Et concernant les autres enfants qui ont joué dans Ali Zaoua ?
J’ai essayé de tous les faire travailler. Contrairement à Hicham Moussoune, ils se sont bien comportés. Nous avons fait jouer celui qui a joué le rôle d’Ali Zaoua dans des films ainsi que celui a joué le rôle d’Omar dans une série qui est passée plusieurs années sur la chaîne Arrabiâ. Ces personnes ont fait preuve d’humilité et ne se sont pas pris pour des stars. Pareil pour les acteurs des Chevaux de Dieu, des jeunes de Sidi Moumen, qui n’avaient jamais fait de cinéma avant. Depuis Les chevaux de Dieu, ils ont joué dans quatre ou cinq longs métrages, dans des séries télé et des films étrangers et avec Ali’N productions. Quand des jeunes ont du talent, et c’est le cas de Hicham Moussoune, et qu’ils ont en même temps un véritable sens du professionnalisme, ils se font appeler par des réalisateurs comme Youssef Fadel, Driss Chouika. Tout le monde se les arrache.
Hicham Moussoune a également affirmé que les cachets des jeunes comédiens dans Ali Zaoua n’avaient pas dépassé les 15 000 dirhams ?
Je ne peux pas vous révéler les cachets qu’il a touchés parce qu’on est tenus par des clauses de confidentialité dans les contrats mais ce que je peux vous dire, c’est qu’il a touché plus que ce qu’il a déclaré. En plus, il a eu trois cachets pour Lalla Fatima qui ont augmenté de saison en saison et un pour Une minute de soleil en moins, pour lequel il a touché une somme très conséquente. Il ne cite pas non plus l’argent que la structure a dépensé pour qu’il puisse se construire un avenir ainsi que tous les enfants qui ont joué dans Ali Zaoua : dans le contrat que nous avons signé avec ces jeunes et avec l’association Bayti, il était convenu qu’on les rétribue pour leur rôle mais aussi qu’on donne un budget pour les former à des métiers. Pour certains, cela a fonctionné, pour d’autres non. C’est facile 15 ans après tout cela, alors qu’il se sent dans une situation d’échec, de tout mettre sur le dos du film.
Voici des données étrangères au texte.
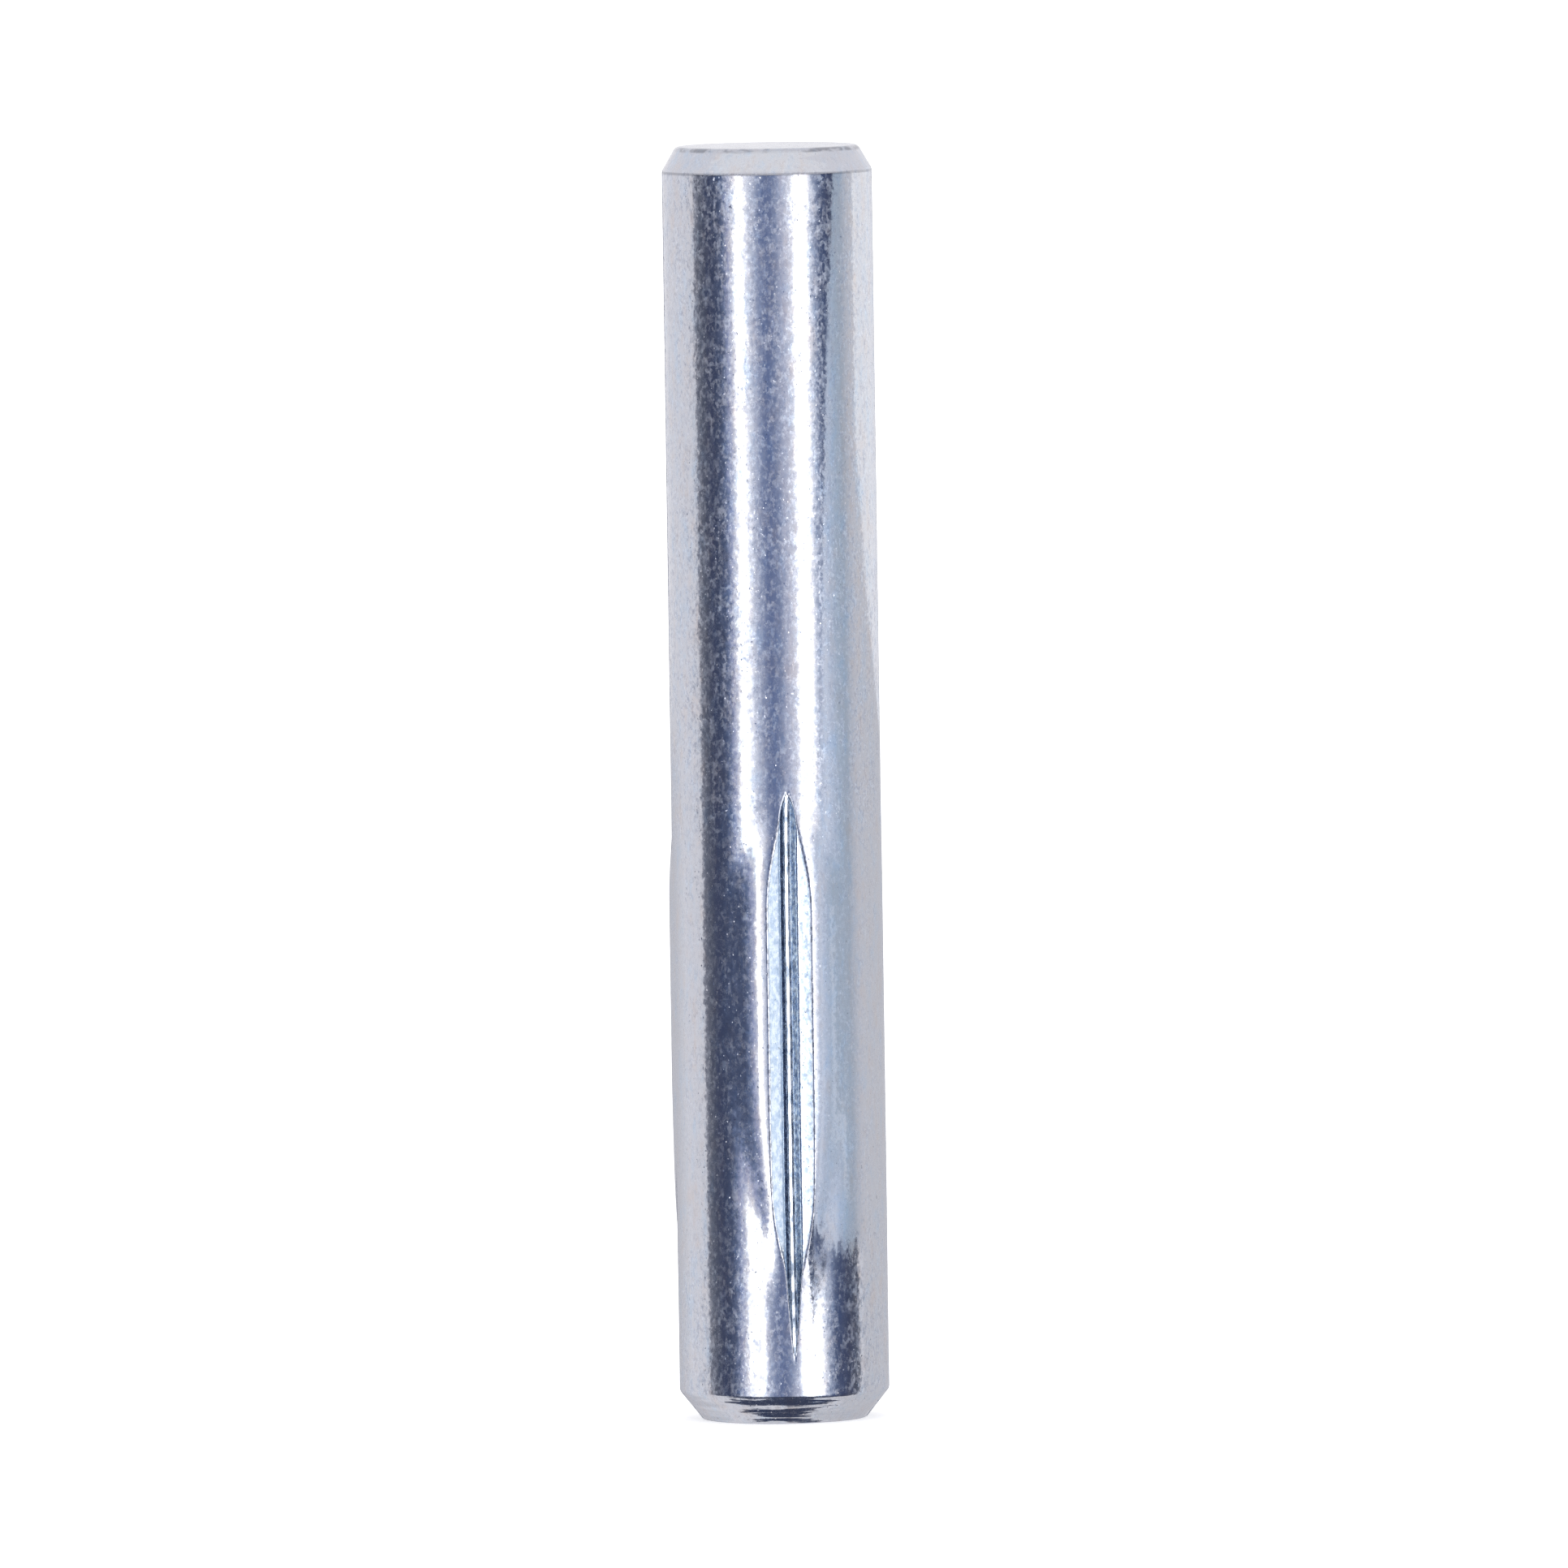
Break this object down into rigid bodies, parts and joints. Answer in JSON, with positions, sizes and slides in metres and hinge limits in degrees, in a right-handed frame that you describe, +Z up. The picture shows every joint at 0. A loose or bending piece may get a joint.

Il a eu d’autres expériences, comme il le rappelle lui-même. Là où il est passé, il s’est fait virer. Par la suite, il s’est mis à signer des chèques sans provision et s’est fait envoyer en prison. Ce n’est pas à cause du film. Je trouve que dans son discours, il y a de la victimisation. Cette attitude est, à mon sens, avant tout une attitude de manipulation et c’est ce que je n’aime pas. Mais quand on est bon, on peut se faire pardonner. Il y a beaucoup d’enfants qui ont joué dans Ali Zaoua qui m’ont également joué des tours, mais comme au fond ce sont des bonnes personnes, j’ai passé l’éponge. Le problème de Hicham, c’est qu’il se croit plus malin que les autres. Je n’ai aucune rancœur contre lui et c’est quelqu’un qui a beaucoup de talent.
Le centre culturel Les étoiles de Sidi Moumen a été inauguré cette année. Qu’en est-il des activités qui sont organisées en son sein ?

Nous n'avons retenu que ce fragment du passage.